If the lawmakers are serious, which they very well should be, I suggest they call in genAI engineers, scientists, and academics. The discussion would take more effort to understand and generate fewer sound bites. The proceedings would look more like a classroom than a carnival. Far less idle entertainment, but not a complete waste of the time and resources.
Our fears over genAI are nothing new. Most existed long before the neighbor’s cat caught its first rat.
We fear AI will develop an unstoppable super virus that will kill off humankind. Moses used that threat to goad Pharoah into listening to the brickmakers local. But what stopped the Covid-19 pandemic? Vaccines, not tracking down the origin of the virus.
Maybe AI-aided hackers will take over the power grid. Plain old hackers did quite well at shutting down Iran’s uranium purification plant, as did the creeps who brought down Saudi oil refineries. Better and stricter cybersecurity would have stopped both those efforts. AI had nothing to do with it.
What if cheating with AI vitiates education? Cheating didn’t start with ChatGPT, nor will it end if genAI disappears. Students who know the value of learning, not the illusory advantages of arbitrary ticket punches, don’t cheat. Convince students that they will be rewarded in life for what they learn, not the grades they receive, and cheating will be gone.
Which brings us to the biggest fear of all: loss of jobs.
Desktop computers and copy machines obliterated typing and stenographic pools starting in the 1970s. Eliminating those pools transformed the nature of office work, and the role of women in the workplace changed dramatically. Women in the office today are far more numerous and significant than they were in the 40s, 50s, and 60s when most were typists, stenographers, and secretaries.
Did the replacement of typing and stenography with copy machines and desktop computers drag women kicking and screaming to become technicians, managers, and executives? Or did the desire of women for greater agency inspire machines that replaced typists and stenographers? You may prefer chickens or eggs but we’re still talking poultry. The workplace of Mad Men is gone.
The disappearance of typing pools shows how genAI will change the job market, although crystal ball weather is always cloudy.
Some kinds of desk work will change radically. The ubiquity of computer network based communications (the internet and the world wide web) has flooded us with words. Has the inundation improved or degraded written discourse? Opinions differ.
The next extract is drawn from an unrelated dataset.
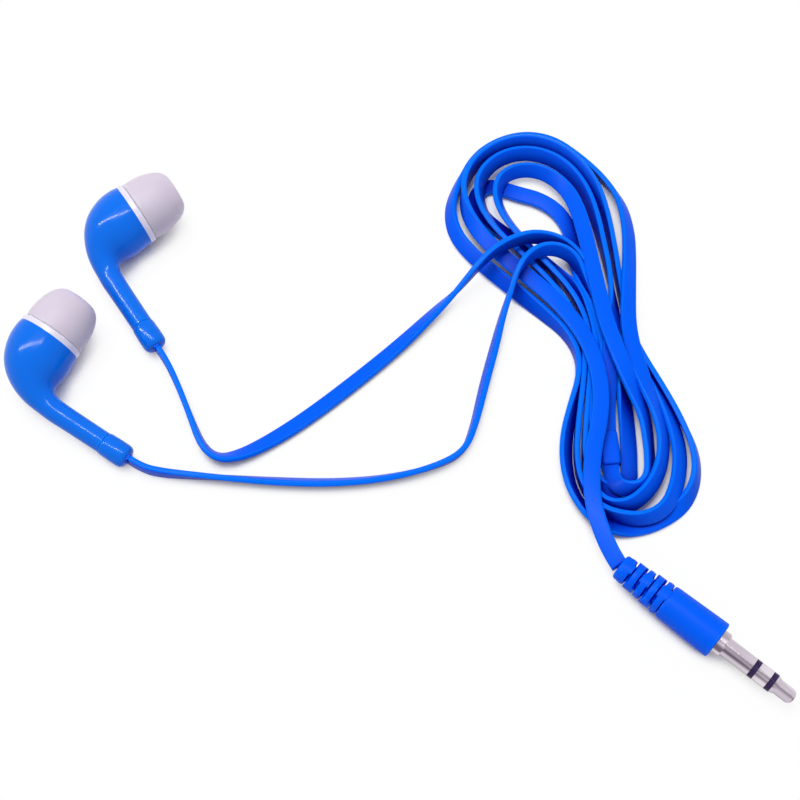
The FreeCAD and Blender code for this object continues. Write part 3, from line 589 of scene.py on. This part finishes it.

There’s good writing on the internet, bad writing, and, predictably, a ton of mediocre writing, good enough to convey its intended message, but not of much merit in itself.
Starting in about 2000, some people have made a living producing mediocre network content. They write coherent and passable paragraphs about any subject, not unlike typists and stenographers who transformed anything dictated to them into words on paper. Some of these folks are being replaced by ChatGPT. Since using tools like ChatGPT is cheap and easy, more will be replaced.
GenAI has flaws. It makes things up (the current term is “hallucinates”) unpredictably. Its output is often boring and lifeless, sometimes nonsense. GenAI recipes range in quality from average to inedible. You can bet that developers are working nights and weekends to address these and other genAI issues.
In the 1980s, word processors froze periodically. It’s rare now, but they still do. Bugs still crawl through their algorithms, but only a tiny fraction compared to early times. I put in a few nights and weekends myself killing word processor bugs. They still aren’t perfect, but the easiest place to find a typewriter now is a museum, not an office.
In the 1960s and 70s, most women quit calling typing a career. They were no longer only trained fingers that operated a machine for putting words on paper in conventionally accepted spelling.
What will those who lose their jobs to genAI do and how will work change with genAI? I predict more jobs and more words. Some will move on to jobs they prefer like dog walking or nuclear physics, others will muddle on doing whatever comes next, but the flood of words will not abate.
Perhaps, faced with competition from mediocre genAI, the general quality of internet writing will improve. Yeah. Right.